Liban

Les présidentielles libanaises, une démonstration d’immaturité politique

En octobre 2022, Michel Aoun, 86 ans, quittait le pouvoir après un mandat désastreux entre turbulences économiques, corruption généralisée, crises politiques, sécuritaires et blocages institutionnels à répétition. Les partisans et les adversaires de Michel Aoun se rejettent la responsabilité de ce qui est advenu au Liban.

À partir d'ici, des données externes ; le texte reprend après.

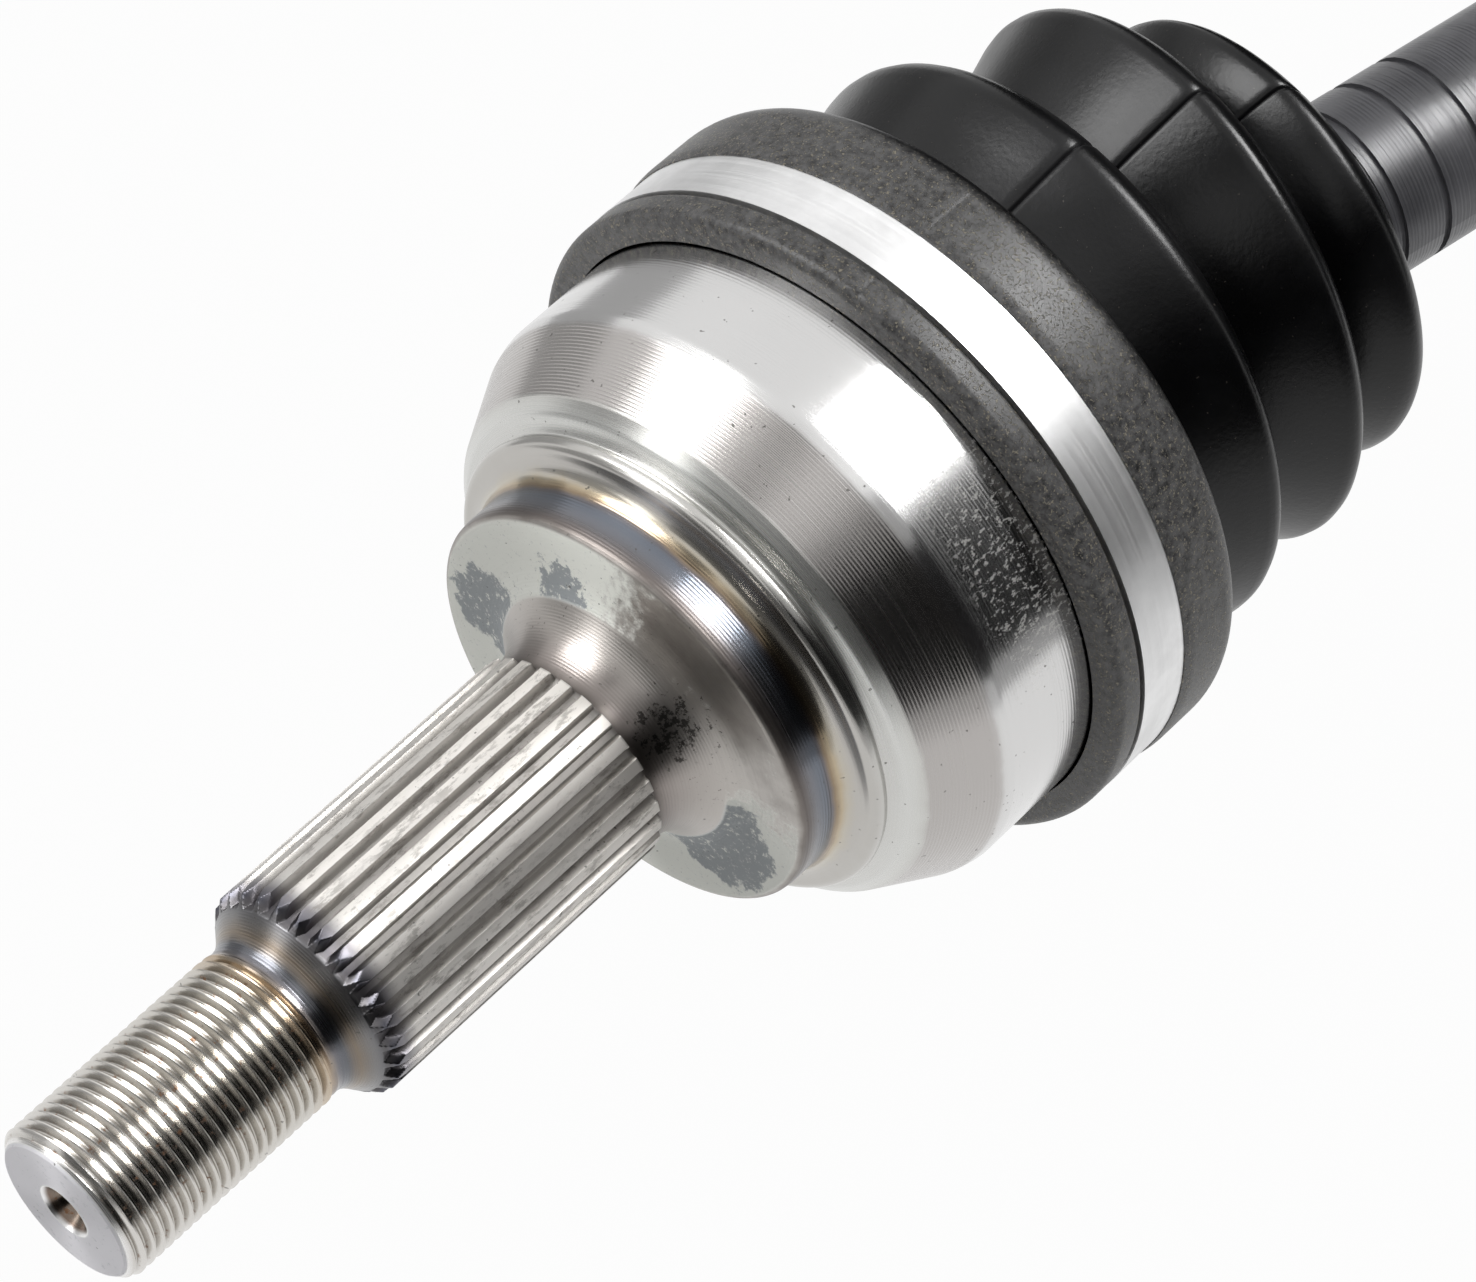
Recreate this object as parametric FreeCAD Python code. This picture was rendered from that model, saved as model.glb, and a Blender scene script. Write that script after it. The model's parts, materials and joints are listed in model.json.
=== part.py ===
"""Front drive shaft: a ball joint at the hub, a bar, and a tripod joint at the gearbox.

The stub of the hub joint lies along Y, with its bearing shoulder at y = 0 and the bar on the +Y side.
The bar is turned by REST_ANGLE about Z at the hub joint's centre, as in the photograph.
Profiles are lists of (radius, station). A step with two points is an arc through the first to the second.
"""
import FreeCAD
import Part
import math
import os

VEC = FreeCAD.Vector
ORIGIN = VEC(0, 0, 0)
AXIS = VEC(0, 1, 0)
UP = VEC(0, 0, 1)

# How the whole shaft lies
REST_ANGLE = 10.6             # bar against stub, towards +X
JOINT_Y = 45.0                # centre of the hub joint
INNER_SPAN = 430.0            # from joint centre to joint centre

# Hub stub
THREAD_R = 11.0               # M22 x 1.5, cut in the look and plain here
THREAD_END = -59.5
STUB_TIP = -93.7
TIP_CHAMFER = 1.5
CENTRE_R = 3.6                # centre drilling, 60 degrees
PILOT_R = 1.6
PILOT_DEPTH = 9.0
HUB_TEETH = 28
HUB_TIP_R = 14.9
HUB_ROOT_R = 13.6
HUB_SPLINE_START = -54.6
SPLINE_LEAD = 8.0             # the tooth cutter's run past the teeth's end
SHOULDER_FILLET = 8.0
SHOULDER_EDGE = 2.0
LAND_R = 29.3                 # seal land
LAND_END = 6.0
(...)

Les premiers accusent leurs détracteurs coalisés de les avoir empêchés de mener les réformes nécessaires (alors qu’ils détenaient depuis des années tous les rouages du pays). Les seconds leur renvoient ces accusations et ajoutent que l’alliance entre le Courant patriotique libre (CPL), fondé par Michel Aoun, et le Hezbollah a porté préjudice aux relations du Liban avec les riches États du Golfe et miné ses chances de développement. On pensait que les législatives dénoueraient le nœud gordien des institutions politiques mais en dépit du succès des Forces Libanaises, l’absence d’union autour du plus grand groupe chrétien de l’Assemblée a contribué à maintenir en place tous les leviers de blocage solidement tenus en main par le Hezbollah. Candidat après candidat, entre septembre 2022 et janvier 2023, les ténors de l’opposition ne parviennent pas à passer la barre fatidique des 65 voix au premier tour. En filigrane, on devine le machiavélisme des uns et des autres qui envoient les « présidentiables » au casse-pipe, pour rester eux-mêmes le plus longtemps possible en lice…

De nouveaux poulains

C’est dans ce contexte que les derniers poulains en date, Jihad Azour pour l’opposition, et Sleiman Frangié pour le Hezbollah vont s’affronter mercredi 14 juin au Parlement. Ancien ministre des finances de 2005 à 2008, Jihad Azour est aussi directeur régional pour le Moyen-Orient et l’Afrique du Nord au Fonds monétaire international (FMI) et en dépit du soutien momentané de plusieurs partis d’opposition et du Courant patriotique libre, il aura du mal à accéder au second tour. De plus, plusieurs responsables du Hezbollah commencent à clamer que la candidature de l’ex-ministre est une candidature « de défi et de confrontation» ce qui, dans la bouche de la milice chiite peut être lourd de sens, surtout depuis que le candidat a clairement exposé que « pour réaliser son ambition (sauver le Liban), il faut plusieurs éléments, et en priorité une indépendance totale des ingérences extérieures, la protection totale des territoires et de la souveraineté du pays, le retour à l’Etat et ses institutions, le respect de la Constitution et l’application exhaustive de l’entente nationale ».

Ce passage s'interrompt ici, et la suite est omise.